A summary of the report said workers put the kitty litter brand “Swheat Scoop” in to Drum 68660. The improper mix caused the barrel to heat up and generate gas which caused it to rupture and release radioactive materials.
“Experiments showed that various combinations of nitrate salt, Swheat Scoop®, nitric acid, and oxalate self-heat at temperatures below 100°C. Computer modeling of thermal runaway was consistent with the observed 70-day birth-to-breach of Drum 68660,” the summary said.
The workers were exposed to radiation in amounts not expected to threaten their health, according to Nuclear Waste Partnership LLC, the contractor that operates the plant.
The accident indefinitely suspended key operations at the site, the Energy Department’s only permanent underground repository for certain types of radiological waste tied to U.S. nuclear labs and weapons sites.
Energy Department officials estimated in September that the cost of the initial recovery of the dump would be $240 million. It may be two years or more before the dump is fully operational.
The report confirms the agency’s preliminary theories about the cause of the costly mishap and also clarified that just one barrel of waste from Los Alamos was to blame.

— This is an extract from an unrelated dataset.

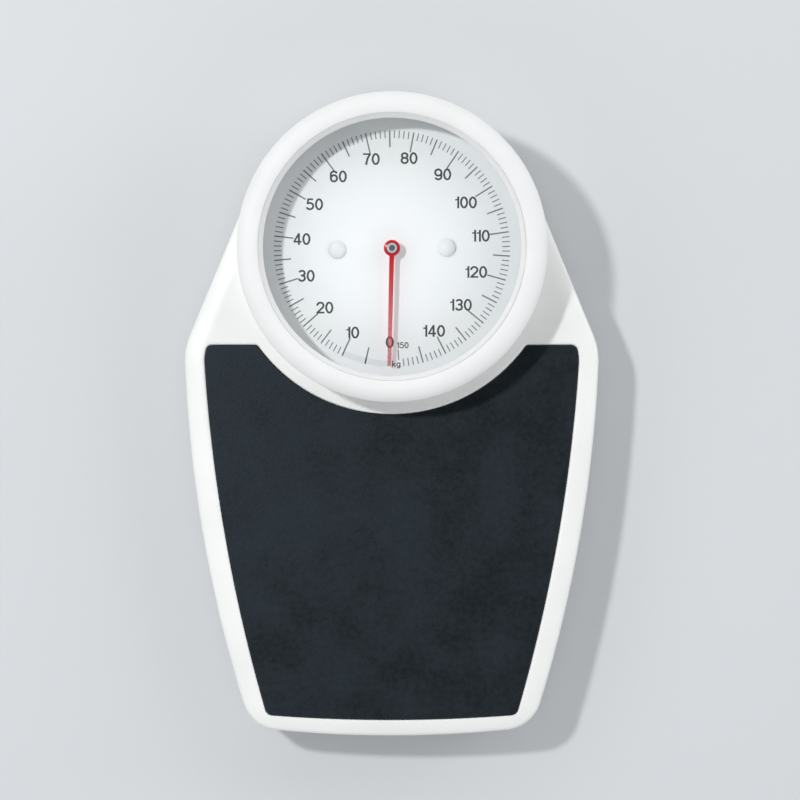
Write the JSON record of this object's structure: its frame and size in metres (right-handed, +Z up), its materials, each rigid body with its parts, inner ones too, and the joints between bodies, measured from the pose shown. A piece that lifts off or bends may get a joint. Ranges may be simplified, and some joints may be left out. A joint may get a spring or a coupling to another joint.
{
  "type": "mechanical personal scale",
  "caption": "Mechanical personal scale: a low tapering step-on platform with a dark rubber mat and a round pointer dial in a raised tower at the rear.",
  "frame": {"origin": "on the floor under the middle of the scale's bounding box, at the soles of the feet", "axes": "+X to the user's right, +Y from the tread towards the dial tower, +Z up"},
  "size_m": [0.31, 0.4794, 0.112],
  "materials": {
    "white_lacquer": "gloss white enamel",
    "white_moulding": "gloss white moulding",
    "dark_rubber": "matt, fine grained",
    "clear_sheet": "clear, polished",
    "dial_print": "printed dial, satin",
    "red_plastic": "satin red",
    "grey_plastic": "satin grey",
    "zinc_steel": "zinc plated",
    "spring_steel": "drawn wire",
    "brass": "machined"
  },
  "bodies": {
    "base": {"base_plate": "white_lacquer", "foot_front_left": "dark_rubber", "foot_front_right": "dark_rubber", "foot_rear_left": "dark_rubber", "foot_rear_right": "dark_rubber", "fulcrum_bracket_front_left": "zinc_steel", "fulcrum_bracket_front_right": "zinc_steel", "fulcrum_bracket_rear_left": "zinc_steel", "fulcrum_bracket_rear_right": "zinc_steel", "spring_gantry": "zinc_steel", "crank_bracket": "zinc_steel", "crank_pin": "zinc_steel", "crank_spring": "spring_steel", "column_front_left": "zinc_steel", "column_front_right": "zinc_steel", "column_rear_left": "zinc_steel", "column_rear_right": "zinc_steel", "lower_movement_plate": "zinc_steel", "upper_movement_plate": "zinc_steel", "rack_spool_front": "brass", "rack_spool_rear": "brass", "plate_spacer_front": "brass", "plate_spacer_rear": "brass", "dial_face": "dial_print", "dial_stud_left": "white_moulding", "dial_stud_right": "white_moulding", "retaining_spring_left": "spring_steel", "retaining_spring_right": "spring_steel"},
    "platform": {"platform_cover": "white_lacquer", "tread_mat": "dark_rubber", "bezel_ring": "white_moulding", "dial_window": "clear_sheet", "bearing_front_left": "zinc_steel", "bearing_front_right": "zinc_steel", "bearing_rear_left": "zinc_steel", "bearing_rear_right": "zinc_steel"},
    "long_lever_left": {"long_lever_left": "zinc_steel"},
    "long_lever_right": {"long_lever_right": "zinc_steel"},
    "short_lever_left": {"short_lever_left": "zinc_steel"},
    "short_lever_right": {"short_lever_right": "zinc_steel"},
    "lever_link_left": {"lever_link_left": "zinc_steel"},
    "lever_link_right": {"lever_link_right": "zinc_steel"},
    "nose": {"nose_plate": "zinc_steel"},
    "hanger": {"spring_hanger": "zinc_steel", "main_spring": "spring_steel"},
    "zero_wheel": {"thumb_wheel": "grey_plastic", "zero_screw": "zinc_steel"},
    "crank": {"bell_crank": "zinc_steel"},
    "rack": {"rack": "brass"},
    "pointer": {"pointer": "red_plastic", "pointer_hub": "grey_plastic", "pointer_arbor": "zinc_steel", "pinion": "brass"}
  },
  "joints": [
    {"name": "platform_travel", "type": "slide", "parent": "base", "child": "platform", "axis": [0, 0, -1], "range_m": [0, 0.00075], "stiffness_N_per_m": 400000, "springref_m": -0.0003, "deforming": ["retaining_spring_left", "retaining_spring_right"]},
    {"name": "long_lever_left_pivot", "type": "hinge", "parent": "base", "child": "long_lever_left", "pos_m": [-0.0945, -0.195, 0.026], "axis": [1, 0, 0], "range_deg": [-1.8, 0]},
    {"name": "short_lever_left_pivot", "type": "hinge", "parent": "base", "child": "short_lever_left", "pos_m": [-0.11598, 0.09494, 0.026], "axis": [1, 0, 0], "range_deg": [0, 1.8]},
    {"name": "lever_link_left_slide", "type": "slide", "parent": "base", "child": "lever_link_left", "axis": [0, 0, -1], "range_m": [0, 0.00456]},
    {"name": "long_lever_right_pivot", "type": "hinge", "parent": "base", "child": "long_lever_right", "pos_m": [0.0945, -0.195, 0.026], "axis": [1, 0, 0], "range_deg": [-1.8, 0]},
    {"name": "short_lever_right_pivot", "type": "hinge", "parent": "base", "child": "short_lever_right", "pos_m": [0.11598, 0.09494, 0.026], "axis": [1, 0, 0], "range_deg": [0, 1.8]},
    {"name": "lever_link_right_slide", "type": "slide", "parent": "base", "child": "lever_link_right", "axis": [0, 0, -1], "range_m": [0, 0.00456]},
    {"name": "nose_drop", "type": "slide", "parent": "base", "child": "nose", "axis": [0, 0, -1], "range_m": [0, 0.0125], "deforming": ["main_spring"]},
    {"name": "crank_swing", "type": "hinge", "parent": "base", "child": "crank", "pos_m": [-0.01124, 0.18305, 0.02816], "axis": [1, 0, 0], "range_deg": [-45.05, 0]},
    {"name": "rack_travel", "type": "slide", "parent": "base", "child": "rack", "axis": [0, 1, 0], "range_m": [0, 0.0261]},
    {"name": "pointer_turn", "type": "hinge", "parent": "base", "child": "pointer", "pos_m": [0, 0.12465, 0.075], "axis": [0, 0, 1], "range_deg": [-355.3, 0]},
    {"name": "hanger_lift", "type": "slide", "parent": "base", "child": "hanger", "axis": [0, 0, 1], "range_m": [-0.0008, 0.0008]},
    {"name": "zero_wheel_turn", "type": "hinge", "parent": "base", "child": "zero_wheel", "pos_m": [0, 0.21305, 0.0072], "axis": [0, 0, 1], "range_deg": [-361, 361]}
  ],
  "couplings": [
    {"joint": "long_lever_left_pivot", "follows": "platform_travel", "rad_per_m": -41.667},
    {"joint": "short_lever_left_pivot", "follows": "platform_travel", "rad_per_m": 41.667},
    {"joint": "lever_link_left_slide", "follows": "platform_travel", "ratio": 6.0405},
    {"joint": "long_lever_right_pivot", "follows": "platform_travel", "rad_per_m": -41.667},
    {"joint": "short_lever_right_pivot", "follows": "platform_travel", "rad_per_m": 41.667},
    {"joint": "lever_link_right_slide", "follows": "platform_travel", "ratio": 6.0405},
    {"joint": "nose_drop", "follows": "platform_travel", "ratio": 16.627},
    {"joint": "crank_swing", "follows": "platform_travel", "rad_per_m": -1047.2},
    {"joint": "rack_travel", "follows": "platform_travel", "ratio": 34.717},
    {"joint": "pointer_turn", "follows": "platform_travel", "rad_per_m": -8265.9},
    {"joint": "zero_wheel_turn", "follows": "hanger_lift", "rad_per_m": 7854}
  ]
}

New Mexico slapped the Energy Department with $54 million in fines in December for violation of state hazardous waste permits tied to WIPP and the Los Alamos lab.
Also last year, a team of federal inspectors released a report that cited chronic lapses in safety procedures at Los Alamos that contributed to the radiation leak.
The lab’s “waste processing and safety-related control procedures should have prevented the addition of these potentially incompatible materials,” the inspectors said of the ruptured waste barrel.
The Energy Department could not be reached immediately for comment late Thursday.